When I first found out that Amby died, I was sad. I cried, I was confused. Our community was once so tight. I wondered if I had made the right decision. Insted of making the community stronger, continuing in participating in group
 activities like saving the hollow, food not bombs, shows, farms, Redding life in general. I have decided to move away. I am trying to make my fortune, saving up for my idea of a land project. This is a place where our community could live with one another with out the confines of systematic work and contributing to the death culture. I am trying to make money to create a space where  we  can come together and talk. Suicide would be a lesser attractive option when you have so much fun with your close friends around. There would be people to talk with when you are feeling low low low. Not to say that there were not good amazing people in Amby's life. I know the quality of people that he surrounded himself with. People that are compsed of high quality. I just think that more genuine love and friendship can never hurt any one.

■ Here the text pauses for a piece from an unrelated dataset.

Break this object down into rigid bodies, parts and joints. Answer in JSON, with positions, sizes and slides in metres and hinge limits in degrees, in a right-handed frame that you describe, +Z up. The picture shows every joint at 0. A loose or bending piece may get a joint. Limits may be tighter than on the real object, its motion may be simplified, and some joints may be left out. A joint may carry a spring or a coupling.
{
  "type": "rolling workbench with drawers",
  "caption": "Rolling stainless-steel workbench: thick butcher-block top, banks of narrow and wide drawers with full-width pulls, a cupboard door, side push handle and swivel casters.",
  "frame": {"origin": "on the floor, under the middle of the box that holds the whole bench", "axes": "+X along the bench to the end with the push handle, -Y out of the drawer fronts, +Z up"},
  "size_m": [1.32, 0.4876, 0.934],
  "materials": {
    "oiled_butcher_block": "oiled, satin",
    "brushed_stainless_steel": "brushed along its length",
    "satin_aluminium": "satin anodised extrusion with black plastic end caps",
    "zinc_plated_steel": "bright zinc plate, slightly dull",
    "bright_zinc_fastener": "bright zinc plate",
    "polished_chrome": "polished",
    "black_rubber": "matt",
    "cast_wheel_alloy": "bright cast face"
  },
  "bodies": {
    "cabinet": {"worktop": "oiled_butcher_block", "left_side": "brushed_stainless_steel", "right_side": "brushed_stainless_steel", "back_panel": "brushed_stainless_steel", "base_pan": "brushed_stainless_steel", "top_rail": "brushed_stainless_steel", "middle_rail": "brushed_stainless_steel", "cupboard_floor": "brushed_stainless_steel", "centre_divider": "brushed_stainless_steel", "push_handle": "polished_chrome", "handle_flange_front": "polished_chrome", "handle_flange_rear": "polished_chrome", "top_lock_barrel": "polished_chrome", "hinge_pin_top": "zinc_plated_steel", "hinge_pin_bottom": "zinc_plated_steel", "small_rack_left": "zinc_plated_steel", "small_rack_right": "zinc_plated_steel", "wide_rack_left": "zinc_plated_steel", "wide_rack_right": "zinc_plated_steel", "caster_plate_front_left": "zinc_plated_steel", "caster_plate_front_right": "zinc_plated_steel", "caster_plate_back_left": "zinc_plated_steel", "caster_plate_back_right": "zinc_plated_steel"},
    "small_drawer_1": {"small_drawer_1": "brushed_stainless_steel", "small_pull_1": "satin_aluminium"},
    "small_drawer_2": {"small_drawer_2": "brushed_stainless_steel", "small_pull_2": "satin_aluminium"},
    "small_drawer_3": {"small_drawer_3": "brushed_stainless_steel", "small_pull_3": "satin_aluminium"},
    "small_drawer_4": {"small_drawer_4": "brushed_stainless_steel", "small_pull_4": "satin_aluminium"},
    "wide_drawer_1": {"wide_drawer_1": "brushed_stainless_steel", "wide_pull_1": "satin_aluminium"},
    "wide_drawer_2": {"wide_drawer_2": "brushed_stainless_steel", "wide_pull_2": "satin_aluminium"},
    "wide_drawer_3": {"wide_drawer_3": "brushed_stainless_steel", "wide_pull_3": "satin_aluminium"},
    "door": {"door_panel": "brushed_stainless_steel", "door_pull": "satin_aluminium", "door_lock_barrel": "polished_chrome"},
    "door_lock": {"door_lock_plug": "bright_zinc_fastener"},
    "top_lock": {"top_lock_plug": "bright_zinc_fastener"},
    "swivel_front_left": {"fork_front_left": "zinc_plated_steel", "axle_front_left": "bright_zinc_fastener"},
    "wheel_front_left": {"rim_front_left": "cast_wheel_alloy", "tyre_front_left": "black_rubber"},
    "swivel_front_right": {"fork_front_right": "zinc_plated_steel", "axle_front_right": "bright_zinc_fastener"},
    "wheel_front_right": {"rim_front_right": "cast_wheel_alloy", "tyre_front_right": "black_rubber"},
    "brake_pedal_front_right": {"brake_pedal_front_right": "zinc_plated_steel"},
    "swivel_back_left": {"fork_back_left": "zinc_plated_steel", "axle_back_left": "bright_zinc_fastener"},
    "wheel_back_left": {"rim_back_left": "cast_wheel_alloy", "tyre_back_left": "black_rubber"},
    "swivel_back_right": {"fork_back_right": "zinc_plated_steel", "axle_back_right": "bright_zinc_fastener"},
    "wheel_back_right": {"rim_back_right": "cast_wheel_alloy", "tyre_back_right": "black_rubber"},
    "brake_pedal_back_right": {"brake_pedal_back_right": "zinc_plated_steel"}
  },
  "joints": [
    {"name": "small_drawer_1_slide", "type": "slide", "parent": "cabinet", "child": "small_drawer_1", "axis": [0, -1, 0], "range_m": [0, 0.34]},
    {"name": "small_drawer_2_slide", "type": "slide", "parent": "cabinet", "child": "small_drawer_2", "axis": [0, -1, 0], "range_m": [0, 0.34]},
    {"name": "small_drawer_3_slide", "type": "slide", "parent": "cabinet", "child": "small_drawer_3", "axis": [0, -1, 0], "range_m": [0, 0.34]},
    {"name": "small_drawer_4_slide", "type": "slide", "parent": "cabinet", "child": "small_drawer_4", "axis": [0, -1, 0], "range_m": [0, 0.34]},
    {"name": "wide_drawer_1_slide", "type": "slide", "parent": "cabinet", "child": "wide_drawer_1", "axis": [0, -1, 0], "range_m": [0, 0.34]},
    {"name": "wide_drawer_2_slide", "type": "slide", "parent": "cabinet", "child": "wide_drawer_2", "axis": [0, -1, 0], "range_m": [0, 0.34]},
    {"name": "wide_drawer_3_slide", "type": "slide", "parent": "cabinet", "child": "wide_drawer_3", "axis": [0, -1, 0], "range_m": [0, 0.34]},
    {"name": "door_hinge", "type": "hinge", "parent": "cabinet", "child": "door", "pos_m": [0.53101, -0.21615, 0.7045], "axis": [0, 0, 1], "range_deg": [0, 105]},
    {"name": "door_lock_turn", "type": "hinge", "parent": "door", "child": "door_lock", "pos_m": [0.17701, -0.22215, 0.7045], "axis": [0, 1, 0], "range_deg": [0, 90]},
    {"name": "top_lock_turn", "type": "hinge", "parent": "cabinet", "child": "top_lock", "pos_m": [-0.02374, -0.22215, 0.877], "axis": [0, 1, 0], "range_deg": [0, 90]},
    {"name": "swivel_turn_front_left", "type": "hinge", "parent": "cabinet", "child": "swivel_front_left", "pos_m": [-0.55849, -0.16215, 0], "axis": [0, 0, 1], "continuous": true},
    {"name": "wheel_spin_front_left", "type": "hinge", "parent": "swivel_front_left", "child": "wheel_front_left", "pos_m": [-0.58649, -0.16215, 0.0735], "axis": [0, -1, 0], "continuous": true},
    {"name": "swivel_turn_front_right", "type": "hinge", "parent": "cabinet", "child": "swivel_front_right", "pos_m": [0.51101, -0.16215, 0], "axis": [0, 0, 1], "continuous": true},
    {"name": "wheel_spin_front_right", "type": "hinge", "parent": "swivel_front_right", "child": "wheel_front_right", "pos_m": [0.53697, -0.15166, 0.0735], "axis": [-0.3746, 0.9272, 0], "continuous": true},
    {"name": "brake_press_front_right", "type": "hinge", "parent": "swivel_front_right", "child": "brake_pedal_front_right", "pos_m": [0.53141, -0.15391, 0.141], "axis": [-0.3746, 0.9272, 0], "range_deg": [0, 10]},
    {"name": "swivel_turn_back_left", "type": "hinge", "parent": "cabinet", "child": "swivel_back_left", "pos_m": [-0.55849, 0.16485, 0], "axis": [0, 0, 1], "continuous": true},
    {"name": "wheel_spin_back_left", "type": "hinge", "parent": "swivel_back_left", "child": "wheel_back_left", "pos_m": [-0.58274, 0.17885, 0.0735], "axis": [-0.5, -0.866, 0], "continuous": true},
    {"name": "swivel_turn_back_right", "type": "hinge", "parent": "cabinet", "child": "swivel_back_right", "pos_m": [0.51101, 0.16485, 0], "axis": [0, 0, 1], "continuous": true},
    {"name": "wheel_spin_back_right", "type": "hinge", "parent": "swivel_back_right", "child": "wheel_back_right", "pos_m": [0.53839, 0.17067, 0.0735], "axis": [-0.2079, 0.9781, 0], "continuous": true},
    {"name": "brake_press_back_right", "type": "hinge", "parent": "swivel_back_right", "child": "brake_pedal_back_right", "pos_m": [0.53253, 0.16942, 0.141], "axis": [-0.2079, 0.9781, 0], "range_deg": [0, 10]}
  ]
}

Where am I going with this?

 

Good question. I guess that I just always pictured Amby there. Visiting this land project. He always drifted in and out of my life so fluidly. I had an unintentional expectation that he would continue to do this. I was wrong.

Realizing this made me know that you can not expect any thing from any one. This helps us to live in the now. To appreciate whom you have in front of you right now. To value friend's words as if they were more precious than gold. Because they are. I never want to expect that any one will ever be there for me when I need them. This makes me vaule the time that I do have with them even more.

That is what I have learned from this. This tragedy makes me want to be my best every day. I want to worship the people that I love. I want to be the best giver and listener that I can be. I want every one that I love to feel valued and cared for.

I wish that some how he could have know how valueable he was to me and to all that loved him.